Exercise objective = Your task is to quote, unchanged, only the lines from the one with "The OpenSCAD and" through the one with "return kept", both ends included.

---------- Working data

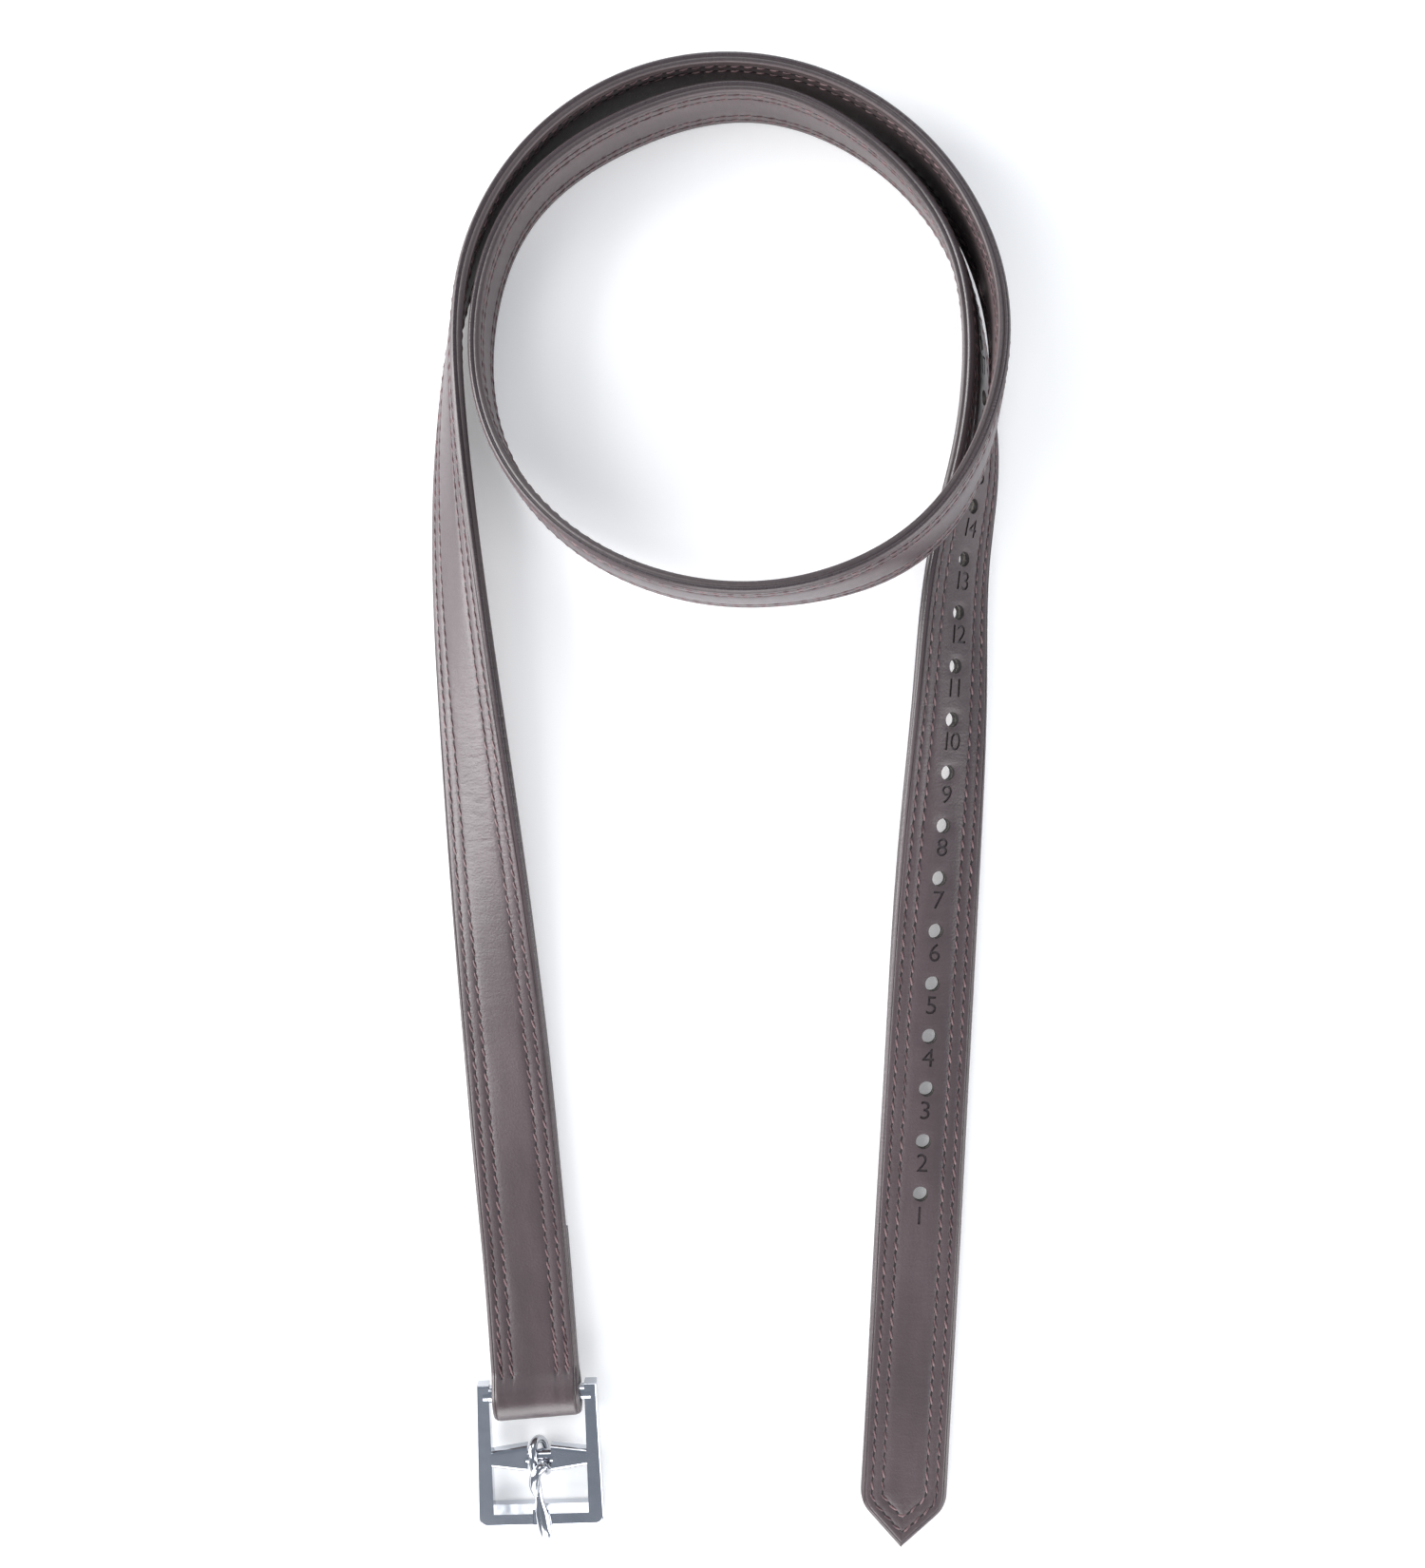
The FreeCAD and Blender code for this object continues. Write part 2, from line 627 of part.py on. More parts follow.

--------------------
---------- Working data

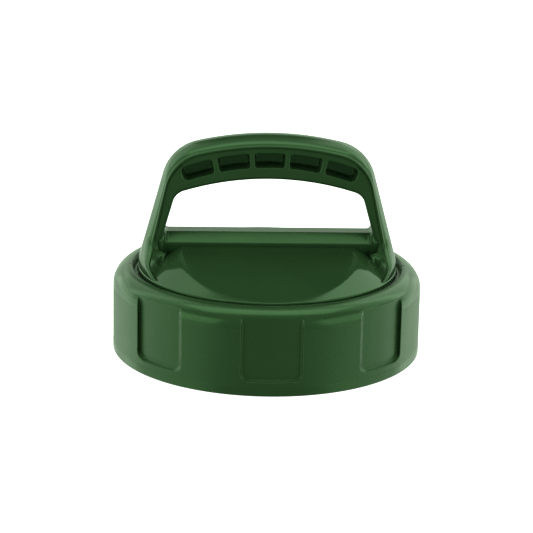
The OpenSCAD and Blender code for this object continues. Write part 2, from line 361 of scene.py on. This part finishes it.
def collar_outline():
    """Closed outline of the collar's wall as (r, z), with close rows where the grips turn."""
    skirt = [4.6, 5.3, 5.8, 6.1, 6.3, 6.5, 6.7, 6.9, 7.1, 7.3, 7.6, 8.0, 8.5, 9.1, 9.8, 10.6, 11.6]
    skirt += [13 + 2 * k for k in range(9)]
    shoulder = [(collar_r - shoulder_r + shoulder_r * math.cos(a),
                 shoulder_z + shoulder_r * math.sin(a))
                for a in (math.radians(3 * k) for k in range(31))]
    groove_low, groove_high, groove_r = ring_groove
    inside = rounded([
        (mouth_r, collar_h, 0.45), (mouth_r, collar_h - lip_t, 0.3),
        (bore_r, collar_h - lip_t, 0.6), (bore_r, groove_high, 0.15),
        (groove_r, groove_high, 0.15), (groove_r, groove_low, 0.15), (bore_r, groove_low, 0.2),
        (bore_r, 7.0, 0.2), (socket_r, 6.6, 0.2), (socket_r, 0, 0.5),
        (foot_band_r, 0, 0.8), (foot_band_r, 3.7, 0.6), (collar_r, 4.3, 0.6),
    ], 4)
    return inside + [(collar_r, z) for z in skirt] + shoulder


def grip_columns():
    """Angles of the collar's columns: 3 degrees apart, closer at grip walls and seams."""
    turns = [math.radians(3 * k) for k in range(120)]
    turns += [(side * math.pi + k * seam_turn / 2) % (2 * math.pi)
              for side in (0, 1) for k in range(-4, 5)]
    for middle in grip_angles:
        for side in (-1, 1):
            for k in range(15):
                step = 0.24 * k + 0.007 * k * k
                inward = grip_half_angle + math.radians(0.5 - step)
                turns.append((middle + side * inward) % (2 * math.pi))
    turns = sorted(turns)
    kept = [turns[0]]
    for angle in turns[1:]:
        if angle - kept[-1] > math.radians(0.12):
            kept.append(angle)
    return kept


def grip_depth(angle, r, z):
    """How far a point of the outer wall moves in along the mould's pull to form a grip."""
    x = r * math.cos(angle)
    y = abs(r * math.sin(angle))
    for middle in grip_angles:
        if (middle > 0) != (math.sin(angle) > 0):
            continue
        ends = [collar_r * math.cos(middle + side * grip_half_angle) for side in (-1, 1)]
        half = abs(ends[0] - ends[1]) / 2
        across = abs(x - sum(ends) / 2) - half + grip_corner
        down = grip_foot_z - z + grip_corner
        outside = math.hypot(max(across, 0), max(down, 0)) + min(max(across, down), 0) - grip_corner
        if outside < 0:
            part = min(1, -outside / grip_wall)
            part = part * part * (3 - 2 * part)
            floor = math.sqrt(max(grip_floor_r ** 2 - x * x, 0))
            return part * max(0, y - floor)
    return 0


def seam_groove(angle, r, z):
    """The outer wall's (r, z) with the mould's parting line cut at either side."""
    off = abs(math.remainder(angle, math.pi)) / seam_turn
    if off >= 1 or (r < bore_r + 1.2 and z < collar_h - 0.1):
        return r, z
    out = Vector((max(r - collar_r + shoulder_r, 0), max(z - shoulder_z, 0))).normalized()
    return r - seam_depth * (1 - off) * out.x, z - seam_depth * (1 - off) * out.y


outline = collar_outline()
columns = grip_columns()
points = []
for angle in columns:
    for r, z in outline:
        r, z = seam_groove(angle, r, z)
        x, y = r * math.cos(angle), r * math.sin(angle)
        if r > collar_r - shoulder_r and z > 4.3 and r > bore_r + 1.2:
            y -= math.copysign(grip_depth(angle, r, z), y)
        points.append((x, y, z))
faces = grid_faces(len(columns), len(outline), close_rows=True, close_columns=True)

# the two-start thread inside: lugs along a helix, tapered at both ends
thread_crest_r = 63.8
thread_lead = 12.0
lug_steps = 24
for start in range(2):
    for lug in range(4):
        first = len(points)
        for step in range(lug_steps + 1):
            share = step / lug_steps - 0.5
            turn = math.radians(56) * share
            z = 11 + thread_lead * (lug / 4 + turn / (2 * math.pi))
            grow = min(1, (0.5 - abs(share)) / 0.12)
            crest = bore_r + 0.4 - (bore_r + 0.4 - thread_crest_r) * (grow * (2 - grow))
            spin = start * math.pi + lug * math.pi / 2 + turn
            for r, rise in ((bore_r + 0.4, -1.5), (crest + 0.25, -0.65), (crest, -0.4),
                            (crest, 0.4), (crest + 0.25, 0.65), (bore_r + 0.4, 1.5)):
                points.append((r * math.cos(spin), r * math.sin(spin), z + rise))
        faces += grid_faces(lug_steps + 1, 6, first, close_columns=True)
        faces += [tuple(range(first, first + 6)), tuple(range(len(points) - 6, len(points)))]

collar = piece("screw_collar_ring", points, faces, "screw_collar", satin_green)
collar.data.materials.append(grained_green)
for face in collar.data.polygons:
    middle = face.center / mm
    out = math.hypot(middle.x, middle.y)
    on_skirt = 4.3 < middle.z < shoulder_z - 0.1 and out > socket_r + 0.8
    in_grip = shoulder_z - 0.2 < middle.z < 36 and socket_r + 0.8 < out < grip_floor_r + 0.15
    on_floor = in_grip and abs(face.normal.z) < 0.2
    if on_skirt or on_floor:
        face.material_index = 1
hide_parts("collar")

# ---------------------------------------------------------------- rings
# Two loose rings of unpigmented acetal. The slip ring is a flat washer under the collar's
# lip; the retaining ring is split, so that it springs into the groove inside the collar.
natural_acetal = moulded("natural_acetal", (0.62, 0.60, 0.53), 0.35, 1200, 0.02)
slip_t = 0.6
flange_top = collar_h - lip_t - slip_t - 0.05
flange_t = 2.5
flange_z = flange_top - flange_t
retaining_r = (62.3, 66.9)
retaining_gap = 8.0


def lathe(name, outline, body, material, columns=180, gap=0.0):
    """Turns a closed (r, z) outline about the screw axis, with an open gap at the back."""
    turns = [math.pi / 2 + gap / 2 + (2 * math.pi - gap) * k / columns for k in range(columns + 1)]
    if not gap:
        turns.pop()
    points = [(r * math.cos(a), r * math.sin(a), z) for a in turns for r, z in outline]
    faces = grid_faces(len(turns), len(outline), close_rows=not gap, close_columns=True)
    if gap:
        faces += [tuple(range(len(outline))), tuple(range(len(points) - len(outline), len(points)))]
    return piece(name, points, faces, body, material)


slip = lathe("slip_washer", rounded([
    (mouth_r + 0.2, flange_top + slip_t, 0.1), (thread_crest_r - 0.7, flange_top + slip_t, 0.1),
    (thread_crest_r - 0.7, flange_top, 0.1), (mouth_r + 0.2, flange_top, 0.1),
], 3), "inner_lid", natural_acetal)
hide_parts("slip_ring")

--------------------

Response to this exercise =
The OpenSCAD and Blender code for this object continues. Write part 2, from line 361 of scene.py on. This part finishes it.
def collar_outline():
    """Closed outline of the collar's wall as (r, z), with close rows where the grips turn."""
    skirt = [4.6, 5.3, 5.8, 6.1, 6.3, 6.5, 6.7, 6.9, 7.1, 7.3, 7.6, 8.0, 8.5, 9.1, 9.8, 10.6, 11.6]
    skirt += [13 + 2 * k for k in range(9)]
    shoulder = [(collar_r - shoulder_r + shoulder_r * math.cos(a),
                 shoulder_z + shoulder_r * math.sin(a))
                for a in (math.radians(3 * k) for k in range(31))]
    groove_low, groove_high, groove_r = ring_groove
    inside = rounded([
        (mouth_r, collar_h, 0.45), (mouth_r, collar_h - lip_t, 0.3),
        (bore_r, collar_h - lip_t, 0.6), (bore_r, groove_high, 0.15),
        (groove_r, groove_high, 0.15), (groove_r, groove_low, 0.15), (bore_r, groove_low, 0.2),
        (bore_r, 7.0, 0.2), (socket_r, 6.6, 0.2), (socket_r, 0, 0.5),
        (foot_band_r, 0, 0.8), (foot_band_r, 3.7, 0.6), (collar_r, 4.3, 0.6),
    ], 4)
    return inside + [(collar_r, z) for z in skirt] + shoulder


def grip_columns():
    """Angles of the collar's columns: 3 degrees apart, closer at grip walls and seams."""
    turns = [math.radians(3 * k) for k in range(120)]
    turns += [(side * math.pi + k * seam_turn / 2) % (2 * math.pi)
              for side in (0, 1) for k in range(-4, 5)]
    for middle in grip_angles:
        for side in (-1, 1):
            for k in range(15):
                step = 0.24 * k + 0.007 * k * k
                inward = grip_half_angle + math.radians(0.5 - step)
                turns.append((middle + side * inward) % (2 * math.pi))
    turns = sorted(turns)
    kept = [turns[0]]
    for angle in turns[1:]:
        if angle - kept[-1] > math.radians(0.12):
            kept.append(angle)
    return kept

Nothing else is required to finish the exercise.